After Argentina restructured their rugby and showed some good form in the 2007 Rugby World Cup, the official invite was given out and the Tri-Nations competition would expand to include Argentina from 2011. The delay could be attributed to Argentina’s slow professional development and broadcasting licenses.

From 2012, Argentina were on the playing field and were in the mix of the then best three teams in the world. The competition is now a home and away format with each team playing each other twice. This format is modified during World Cup years, but the intensity is still there.

The competition is no longer known as the Tri-Nations, for obvious reasons and now has the name of Rugby Championship. Even though there are now four teams in the fray, New Zealand have dominated winning 16 of the 18 games played since 2012 until now. South Africa have won 10, Australia have won 7 and Argentina won their first game in 2014 against Australia.

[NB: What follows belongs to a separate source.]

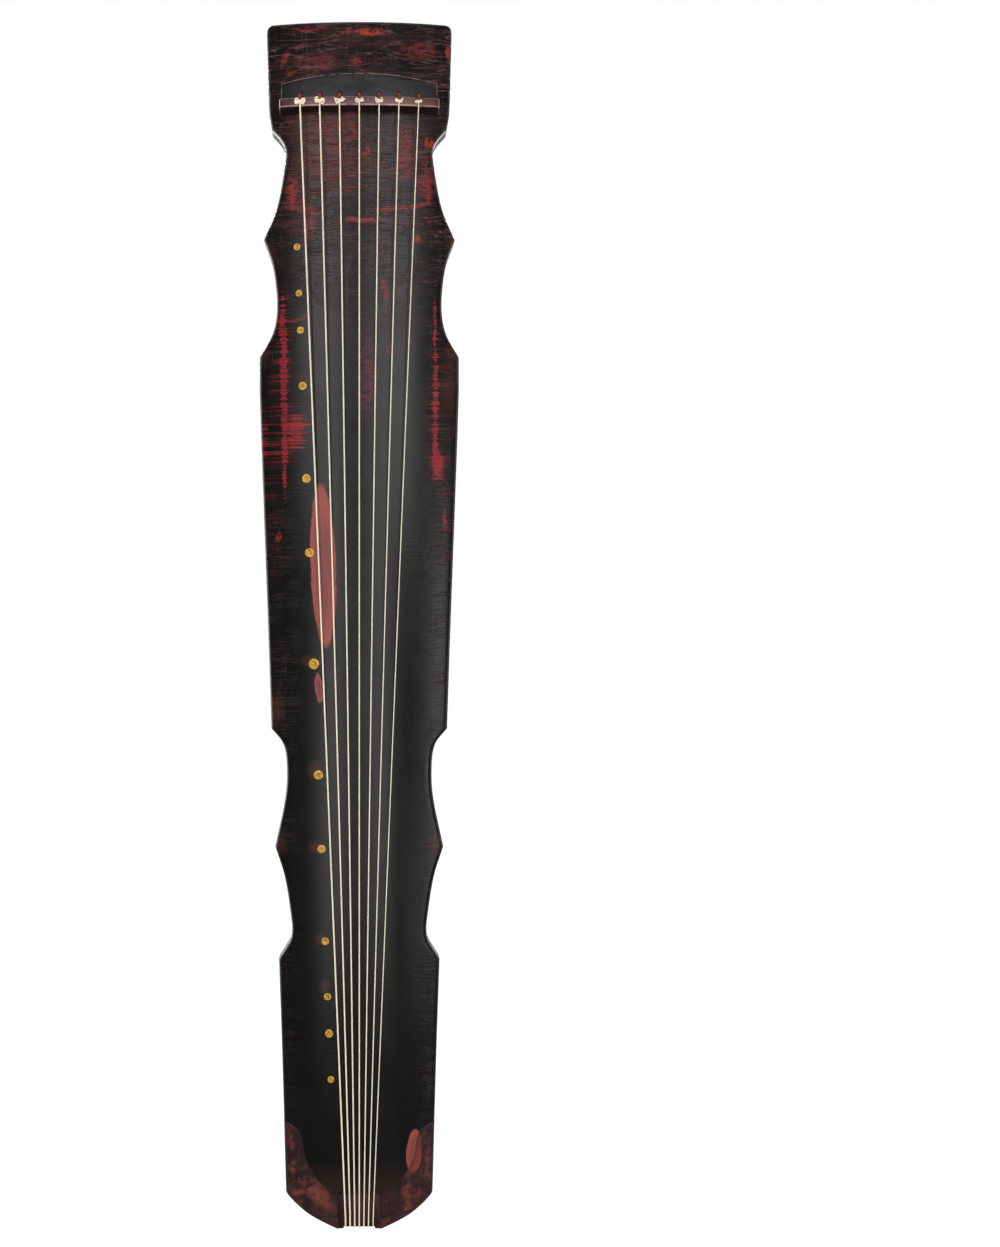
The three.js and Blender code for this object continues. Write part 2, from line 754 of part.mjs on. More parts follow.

The Rugby Championship is the Southern Hemisphere’s premiere international competition and is always a draw for any rugby lover. It’s a competition that involves a great spectrum of different styles of rugby from the well balanced, counter attacking All Blacks, to the forward dominated, big running South Africans, to the back line, inventive magic from the Wallabies and the free flowing, gutsy determination from the Pumas.

Within the overall Rugby Championship tournament, each team plays for trophies against each other. Australia and New Zealand play for the Bledisloe Cup, New Zealand play against South Africa for the Freedom Cup, South Africa play against Australia for the Mandela Trophy. Each of the aforementioned teams play against Argentina for different cups and trophies which don’t have sensational names but still worth playing for.

The competition produces great rugby and is always a joy to watch.